POSTPONED- NEW DATE TO BE ANNOUNCED IN THE NY- Dennis Duncan author of Index, A History of the and Indexer Tanya Izzard In conversation with Adam Sisman. 

For our members their book is not complete without an index and for most readers, it’s essential to their full enjoyment of the book.
 
Charting the index’s curious path from the monasteries and universities of thirteenth-century Europe to Silicon Valley in the twenty-first, writer, translator and lecturer in English at UCL, Dennis Duncan, reveals how the index has saved heretics from the stake, kept politicians from high office and made us all into the readers we are today. We follow it through German print shops and Enlightenment coffee houses, novelists’ living rooms and university laboratories, encountering emperors and popes, philosophers and prime ministers, poets, librarians and – of course – indexers along the way revealing its critical role in our evolving literary and intellectual culture.

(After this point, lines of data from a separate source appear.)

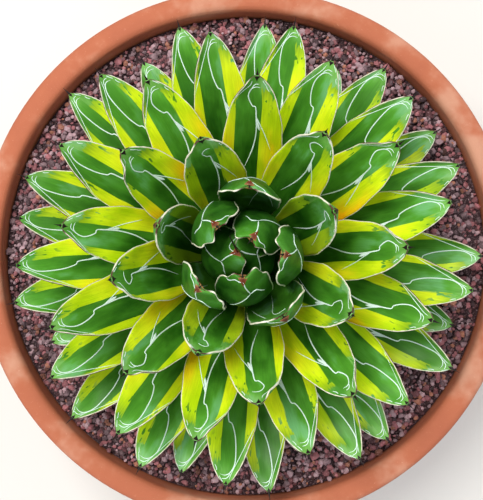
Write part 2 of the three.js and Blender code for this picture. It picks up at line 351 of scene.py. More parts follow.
# Numbers of the materials on a leaf
SKIN, MARGIN, PRINT, HORN = range(4)


def mix(low, high, t):
    return low + (high - low) * t


def ease(low, high, value):
    """0 at low and 1 at high, level at both ends. low may be above high."""
    t = np.clip((value - low) / (high - low), 0, 1)
    return t * t * (3 - 2 * t)


def aged(leaf, change):
    """A share or size on one leaf, from (on young leaves, on old ones, first leaf, last leaf)."""
    young, old, first, last = change
    return mix(young, old, ease(first, last, leaf))


def unit(vectors):
    return vectors / np.linalg.norm(vectors, axis=-1, keepdims=True)


def circle(count):
    """Angles at equal steps all the way round."""
    return np.linspace(0, 2 * np.pi, count, endpoint=False)


def bump(centre, width, value):
    """A bell that is 1 at the centre."""
    return np.exp(-(((value - centre) / width) ** 2))


def wobble(leaf, use):
    """A fixed number between -1 and 1 for each leaf and each use."""
    wave = math.sin(leaf * 12.9898 + use * 78.233) * 43758.5453
    return 2 * (wave - math.floor(wave)) - 1


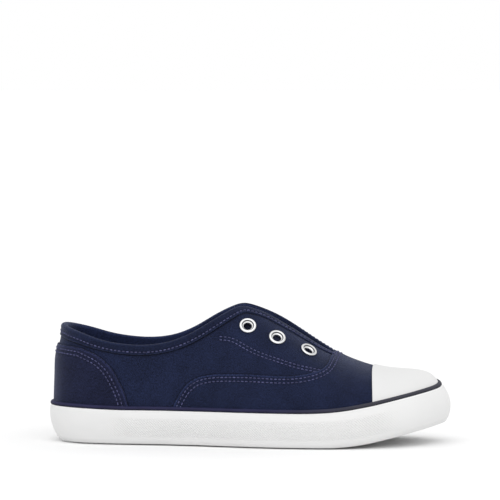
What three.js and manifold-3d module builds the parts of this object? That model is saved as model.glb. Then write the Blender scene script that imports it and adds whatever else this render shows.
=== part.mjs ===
// A laceless canvas sneaker for the right foot, in millimetres, +Z up.
// +X points to the toe, -Y to the outer (lateral) side and Z = 0 is the floor.
//
// One surface, skin(tau, v, lift), carries the shape of the last. tau runs round the foot from the
// heel (0) along the lateral side to the toe (SPAN) and back along the medial side (2 * SPAN). v runs
// from the feather line, where the upper meets the sole (0), up to the ridge over the foot (1).
// Every piece is a loft on that surface, lifted out of it or sunk into it.

import * as THREE from 'three';
import { mergeVertices } from 'three/addons/utils/BufferGeometryUtils.js';
import Module from 'manifold-3d';

const wasm = await Module();
wasm.setup();

// ---- Driving dimensions ----------------------------------------------------------------------

const LENGTH = 260; // sole, heel to toe
const BALL_WIDTH = 82; // upper at the ball of the foot
const INSTEP = 89; // floor to the front peak of the collar
const FEATHER = 9; // walking face to the feather line
const GAP = 0.3; // between pieces that meet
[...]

Tanya Izzard creates embedded and back-of-the-book indexes for academic and trade books working with publishers and directly with authors.. She was highly commended for the Betty Moys Award for the best newly qualified indexer in 2017. She is a member of the Society of Indexers Executive Board, with the role of Marketing Director.
 

Dennis Duncan has published numerous academic books as well as translations of Michel Foucault, Boris Vian, and Alfred Jarry. His writing has appeared in the Guardian, the Times Literary Supplement, and the London Review of Books, and recent articles have considered Mallarmé and jugs, James Joyce and pornography, and the history of Times New Roman.

Together Duncan and Izzard will be our guides through the world of the Index calling on a fount of diverting anecdotes and showing that, for all our anxieties about the Age of Search, we are all index-rakers at heart, and we have been for eight hundred years.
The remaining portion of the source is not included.